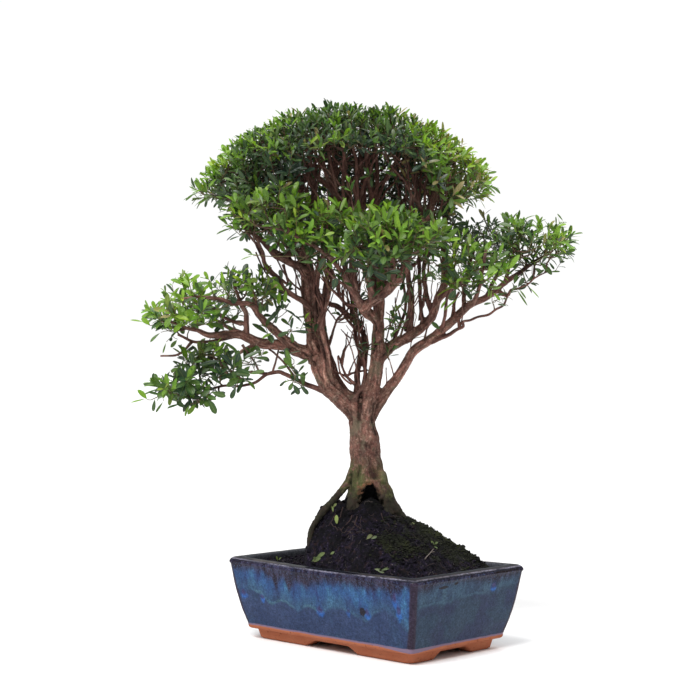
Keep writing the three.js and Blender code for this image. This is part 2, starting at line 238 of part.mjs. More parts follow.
// the heap under the trunk: rings of a dome whose reach and steepness change round the tree
function mound(lift) {
  const rings = [0, 0.1, 0.2, 0.31, 0.42, 0.62, 0.8, 0.92, 1.0], seg = 28;
  const profile = rings.map((s) => new THREE.Vector2(s, 1));
  profile.push(new THREE.Vector2(1.0, 0), new THREE.Vector2(0, 0));
  const g = new THREE.LatheGeometry(profile.reverse(), seg);
  g.rotateX(Math.PI / 2);
  const p = g.attributes.position;
  for (let i = 0; i < p.count; i++) {
    const x = p.getX(i), y = p.getY(i), s = Math.hypot(x, y), a = Math.atan2(y, x);
    // turn measured from the tree's right-hand side round its front
    const reach = around(MOUND_REACH, FRONT_TURN - a), steep = around(MOUND_STEEP, FRONT_TURN - a);
    const top = p.getZ(i) > 0.5;
    const d = s * (reach + lift) / Math.max(s, 1e-9);
    const px = MOUND_X + x * (s > 1e-6 ? d : 0), py = MOUND_Y + y * (s > 1e-6 ? d : 0);
    const across = px * Math.cos(FRONT_TURN) + py * Math.sin(FRONT_TURN), out = px * Math.sin(FRONT_TURN) - py * Math.cos(FRONT_TURN);
    let h = SOIL_Z + (MOUND_TOP - SOIL_Z) * (1 - Math.pow(Math.min(1, s), steep)) + lift;
    // earth between the roots at the front, and a low heap on the left
    if (s < 0.99) {
      h += 9.5 * Math.exp(-(((across - 0.5) / 15) ** 2) - ((out - 19) / 14) ** 2);
      h += 4 * Math.exp(-(((across + 62) / 15) ** 2) - ((out - 6) / 30) ** 2);
    }
    if (!top) h = SOIL_Z - 8;
    p.setXYZ(i, px, py, h);
  }
  const body = solid(g), s = body.volume() < 0 ? solid(flip(g)) : body;
  return s.intersect(frustum(SOIL_Z - 12, LIP_HX - GAP, LIP_HY - GAP, MOUND_TOP + 8, 75, 35, 7)
    .add(frustum(SOIL_Z - 13, LIP_HX - GAP, LIP_HY - GAP, SOIL_Z - 0.5, LIP_HX - GAP, LIP_HY - GAP, 7)));
}
const bed = hollow(GAP).subtract(frustum(SOIL_Z, 200, 200, 200, 200, 200, 7));
let soil = bed.add(mound(0)).subtract(treeRoom);
for (const s of [-1, 1]) {
  soil = soil.subtract(solid(new THREE.BoxGeometry(SCREEN + 1, SCREEN + 1, 9).translate(s * HOLE_X, 0, FLOOR_Z - 0.6)));
}

function mossPatch(cx, cy, rx, ry, turn) {
  const column = rod(1, 200, 18).scale(rx, ry, 1).rotateZ(turn).translate(cx, cy, 150);
  return largest(mound(2.2).subtract(mound(GAP)).intersect(solid(column)).subtract(treeRoom));
}

// ---- foliage: each pad of leaves as one lumpy closed body ---------------------------------------
// rows are [x, y, z, half width across the front, half depth, half height]
const PADS = {
  foliage_crown_left: [[-112.8, -109.9, 546.5, 58, 66, 40], [-72.8, -87.6, 580.4, 60, 76, 38]],
  foliage_crown_top: [[-24, -23.4, 606.7, 92, 78, 33]],
  foliage_crown_right: [[64, 62.3, 551.2, 50, 62, 42], [32.7, 31.8, 589, 58, 80, 36]],
  foliage_crown_front: [[30.6, -79.1, 567.9, 86, 46, 36], [-34.2, -125.5, 548.8, 50, 42, 34], [85.4, -6.1, 549, 46, 40, 38]],
  foliage_crown_back: [[-82.8, 36.6, 577.3, 100, 54, 42], [-147.2, -42.9, 556.3, 52, 46, 38], [3.2, 100.9, 558.5, 48, 44, 38]],
  foliage_shelf_left: [[-51.5, -131.2, 492.4, 52, 44, 26], [12.9, -104.7, 474.5, 44, 38, 28]],
  foliage_shelf_right: [[76.9, -34, 475, 56, 40, 34], [53.9, -78.7, 466, 42, 34, 30]],
  foliage_back_left: [[-141.5, -9.4, 484.2, 62, 38, 28]],
  foliage_back_right: [[-36.1, 93.2, 475.5, 64, 38, 28]],
  foliage_right_tip: [[140.8, 126, 471.5, 50, 48, 27]],
  foliage_right_inner: [[108.5, 69.4, 462.2, 46, 52, 30], [116.9, 27.3, 428, 34, 28, 20]],
  foliage_right_back: [[56.5, 136, 472.2, 54, 34, 28]],
  foliage_left_upper_tip: [[-143.8, -181.9, 386.4, 50, 42, 34]],
  foliage_left_upper_inner: [[-99.1, -144, 413, 52, 46, 28], [-63.8, -104, 422.4, 34, 36, 18]],
  foliage_left_back: [[-177, -91.4, 399.2, 60, 32, 30]],
  foliage_left_lower_tip: [[-157.4, -164.5, 306.9, 46, 40, 27]],
  foliage_left_lower_inner: [[-108.9, -122.9, 319.9, 44, 40, 27]],
};
function lump(row, seed, grow) {
  const [x, y, z, a, b, c] = row;
  const g = new THREE.SphereGeometry(1, 9, 6);
  const p = g.attributes.position, v = new THREE.Vector3();
  g.rotateX(Math.PI / 2);
  for (let i = 0; i < p.count; i++) {
    v.set(p.getX(i), p.getY(i), p.getZ(i));
    const w = 0.965 + 0.035 * Math.sin(5 * v.x + seed) * Math.cos(4 * v.y - 1.7 * seed) ;
    p.setXYZ(i, v.x * (a * w + grow), v.y * (b * w + grow), v.z * (c * w + grow));
  }
  g.rotateZ(FRONT_TURN).translate(x, y, z);
  return solid(g);
}
const pads = {};
{
  const done = [];
  let seed = 1;
  for (const [name, rows] of Object.entries(PADS)) {
    let s = join(rows.map((row, i) => lump(row, seed + i, 0)));
    s = s.subtract(treeRoom);
    for (const other of done) s = s.subtract(other);
    pads[name] = largest(s);
    done.push(join(rows.map((row, i) => lump(row, seed + i, 0.8))));
    seed += 3;
  }
}

// ---- the scene graph -----------------------------------------------------------------------------
const bonsai = new THREE.Group();
const stand = new THREE.Group();
stand.position.set(POT_X, POT_Y, 0);
bonsai.add(stand);
function piece(name, geometry, colour, roughness, metalness = 0, parent = stand) {
  const m = new THREE.Mesh(geometry, new THREE.MeshStandardMaterial({ color: colour, roughness, metalness }));
  m.name = name;
  parent.add(m);
  return m;
}
piece('pot', geometryOf(pot), POT_COLOUR, 0.25);
piece('soil', geometryOf(largest(soil)), SOIL_COLOUR, 0.95);
piece('trunk_and_branches', geometryOf(tree), WOOD_COLOUR, 0.85);
piece('moss_right', geometryOf(mossPatch(66.93, 34.48, 46, 30, FRONT_TURN)), MOSS_COLOUR, 0.95);
piece('moss_front', geometryOf(mossPatch(61.81, -31.92, 28, 17, FRONT_TURN)), MOSS_COLOUR, 0.95);

// a square of coarse plastic mesh lies over each drain hole
for (const [side, s] of [['left', -1], ['right', 1]]) {
  let screen = solid(new THREE.BoxGeometry(SCREEN, SCREEN, SCREEN_T));
  for (let i = -1.5; i <= 1.5; i++) for (let j = -1.5; j <= 1.5; j++) {
    screen = screen.subtract(solid(new THREE.BoxGeometry(6, 6, 6).translate(i * 8.4, j * 8.4, 0)));
  }
  const m = piece('drain_screen_' + side, geometryOf(screen), SCREEN_COLOUR, 0.6);
  m.position.set(s * HOLE_X, 0, FLOOR_Z + GAP + SCREEN_T / 2);

  // a wire staple goes down through the mesh and is bent out under the pot
  const top = FLOOR_Z + GAP + SCREEN_T + GAP + WIRE_R, low = UNDER_Z - GAP - WIRE_R - 0.2, lx = 4.2;
  const bends = [[-lx - 11, low], [-lx - 2, low], [-lx - 0.3, low + 0.5], [-lx, low + 2], [-lx, top - 2], [-lx + 0.5, top - 0.4], [-lx + 2, top],
    [lx - 2, top], [lx - 0.5, top - 0.4], [lx, top - 2], [lx, low + 2], [lx + 0.3, low + 0.5], [lx + 2, low], [lx + 11, low]];
  const cs = stem(bends.map(([x, z]) => [x, 0, z, WIRE_R]), 6, 1);
  const c = piece('screen_wire_' + side, geometryOf(cs), WIRE_COLOUR, 0.4, 0.9);
  c.position.set(s * HOLE_X, lx, 0);
}

const padShade = { crown: LEAF_COLOUR, shelf: 0x5c9a35, back: 0x376b2c, right: 0x4c8a30, left: 0x468231 };
for (const [name, s] of Object.entries(pads)) {
  piece(name, geometryOf(s), padShade[name.split('_')[1]], 0.6);
}

// leaves that have dropped on the soil, and a bit of dead twig
const leafOutline = new THREE.Shape();
leafOutline.moveTo(-9, 0);
leafOutline.quadraticCurveTo(-3, -3.6, 4, -2.9);
leafOutline.quadraticCurveTo(8, -2.2, 9, 0);
leafOutline.quadraticCurveTo(8, 2.2, 4, 2.9);
leafOutline.quadraticCurveTo(-3, 3.6, -9, 0);
const FALLEN = [
  [-18.91, -75.65, 105.8, 0.6, 0.8, -0.0000, -0.8699, 0.4931],
  [-119.31, -42.23, 93.98, 2.2, 0.6, -0.0000, -0.0000, 1.0000],
  [41.64, -48.75, 132.96, 1.1, 0.8, 0.4240, -0.4486, 0.7868],
  [76.58, -67.65, 100.69, -0.5, 0.8, 0.4604, -0.4965, 0.7359],
  [79.68, 20.36, 124.79, 0.3, 0.65, 0.5444, 0.0219, 0.8385],
  [1.81, -72.04, 112.55, 1.5, 0.5, -0.0000, -0.8699, 0.4931],
  [-12.47, -51.23, 149.02, 2.3, 0.7, -0.0000, -0.8699, 0.4931],
  [-20.18, -44.95, 160.39, 1.9, 0.5, -0.0000, -0.8699, 0.4931],
  [48.93, 15.7, 144.19, 0.2, 0.5, 0.4976, 0.0681, 0.8648],
];
FALLEN.forEach(([x, y, z, turn, size, nx, ny, nz], i) => {
  const g = new THREE.ExtrudeGeometry(leafOutline, { depth: 0.9, steps: 1, bevelEnabled: false, curveSegments: 4 });
  const m = piece('fallen_leaf_' + (i + 1), g, FALLEN_COLOUR, 0.6);
  g.scale(size, size, 1);
  m.position.set(x, y, z);
  m.quaternion.setFromUnitVectors(new THREE.Vector3(0, 0, 1), new THREE.Vector3(nx, ny, nz));
  m.quaternion.multiply(new THREE.Quaternion().setFromAxisAngle(new THREE.Vector3(0, 0, 1), turn));
});
piece('dead_twig', geometryOf(stem([[98.62, -18.24, 110.48, 0.9], [93.73, -5.55, 115.96, 0.8], [87.84, 7.42, 119.98, 0.7]], 6, 1)), 0xb8a58c, 0.8);

export default bonsai;
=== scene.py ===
import math

import bpy
import numpy as np
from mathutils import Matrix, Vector


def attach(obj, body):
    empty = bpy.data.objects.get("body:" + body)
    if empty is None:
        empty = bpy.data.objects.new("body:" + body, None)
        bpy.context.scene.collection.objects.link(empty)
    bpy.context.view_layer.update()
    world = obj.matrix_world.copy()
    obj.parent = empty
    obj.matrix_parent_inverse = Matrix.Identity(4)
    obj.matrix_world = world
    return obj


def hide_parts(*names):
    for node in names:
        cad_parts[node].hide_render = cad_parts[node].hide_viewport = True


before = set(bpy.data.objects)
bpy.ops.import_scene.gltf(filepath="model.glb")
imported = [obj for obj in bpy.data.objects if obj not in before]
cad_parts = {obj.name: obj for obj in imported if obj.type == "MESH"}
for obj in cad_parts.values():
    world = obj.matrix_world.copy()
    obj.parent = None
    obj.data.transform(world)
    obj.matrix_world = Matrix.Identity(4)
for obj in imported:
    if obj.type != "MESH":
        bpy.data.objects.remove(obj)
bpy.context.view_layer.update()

rng = np.random.default_rng(4107)

# Everything is worked out in millimetres from the middle of the pot and moved to the
# model's origin, in metres, when a mesh is made.
OFF = np.array([18.86, 22.74, 0.0])
TURN = math.radians(44.25)                                    # the side the tree shows
RV = np.array([math.cos(TURN), math.sin(TURN), 0.0])          # across the front, to the right
BV = np.array([math.sin(TURN), -math.cos(TURN), 0.0])         # towards the front
UP = np.array([0.0, 0.0, 1.0])
CAM_DIST, CAM_SIDE, CAM_HIGH, FOCAL_PX = 1954.8, -27.6, 345.7, 1655.3
CAM = CAM_DIST * BV + CAM_SIDE * RV + CAM_HIGH * UP


def at(px, py, t):
    """The point seen at a pixel of the 700 x 700 frame, t mm nearer the front than the pot's middle."""
    z = CAM_DIST - t
    return CAM + (px - 350.0) * z / FOCAL_PX * RV + (350.0 - py) * z / FOCAL_PX * UP - z * BV


def rtz(r, t, z):
    return r * RV + t * BV + z * UP


def unit(v):
    v = np.asarray(v, float)
    n = np.linalg.norm(v, axis=-1, keepdims=True)
    return v / np.maximum(n, 1e-12)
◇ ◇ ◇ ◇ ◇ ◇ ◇
Problem to solve :: Only the lines running from the line with "1)), 0xb8a58c, 0.8);" through the line with "return CAM +" should be repeated, exactly and with both ends kept.

Solution to this task ::
piece('dead_twig', geometryOf(stem([[98.62, -18.24, 110.48, 0.9], [93.73, -5.55, 115.96, 0.8], [87.84, 7.42, 119.98, 0.7]], 6, 1)), 0xb8a58c, 0.8);

export default bonsai;
=== scene.py ===
import math

import bpy
import numpy as np
from mathutils import Matrix, Vector


def attach(obj, body):
    empty = bpy.data.objects.get("body:" + body)
    if empty is None:
        empty = bpy.data.objects.new("body:" + body, None)
        bpy.context.scene.collection.objects.link(empty)
    bpy.context.view_layer.update()
    world = obj.matrix_world.copy()
    obj.parent = empty
    obj.matrix_parent_inverse = Matrix.Identity(4)
    obj.matrix_world = world
    return obj


def hide_parts(*names):
    for node in names:
        cad_parts[node].hide_render = cad_parts[node].hide_viewport = True


before = set(bpy.data.objects)
bpy.ops.import_scene.gltf(filepath="model.glb")
imported = [obj for obj in bpy.data.objects if obj not in before]
cad_parts = {obj.name: obj for obj in imported if obj.type == "MESH"}
for obj in cad_parts.values():
    world = obj.matrix_world.copy()
    obj.parent = None
    obj.data.transform(world)
    obj.matrix_world = Matrix.Identity(4)
for obj in imported:
    if obj.type != "MESH":
        bpy.data.objects.remove(obj)
bpy.context.view_layer.update()

rng = np.random.default_rng(4107)

# Everything is worked out in millimetres from the middle of the pot and moved to the
# model's origin, in metres, when a mesh is made.
OFF = np.array([18.86, 22.74, 0.0])
TURN = math.radians(44.25)                                    # the side the tree shows
RV = np.array([math.cos(TURN), math.sin(TURN), 0.0])          # across the front, to the right
BV = np.array([math.sin(TURN), -math.cos(TURN), 0.0])         # towards the front
UP = np.array([0.0, 0.0, 1.0])
CAM_DIST, CAM_SIDE, CAM_HIGH, FOCAL_PX = 1954.8, -27.6, 345.7, 1655.3
CAM = CAM_DIST * BV + CAM_SIDE * RV + CAM_HIGH * UP


def at(px, py, t):
    """The point seen at a pixel of the 700 x 700 frame, t mm nearer the front than the pot's middle."""
    z = CAM_DIST - t
    return CAM + (px - 350.0) * z / FOCAL_PX * RV + (350.0 - py) * z / FOCAL_PX * UP - z * BV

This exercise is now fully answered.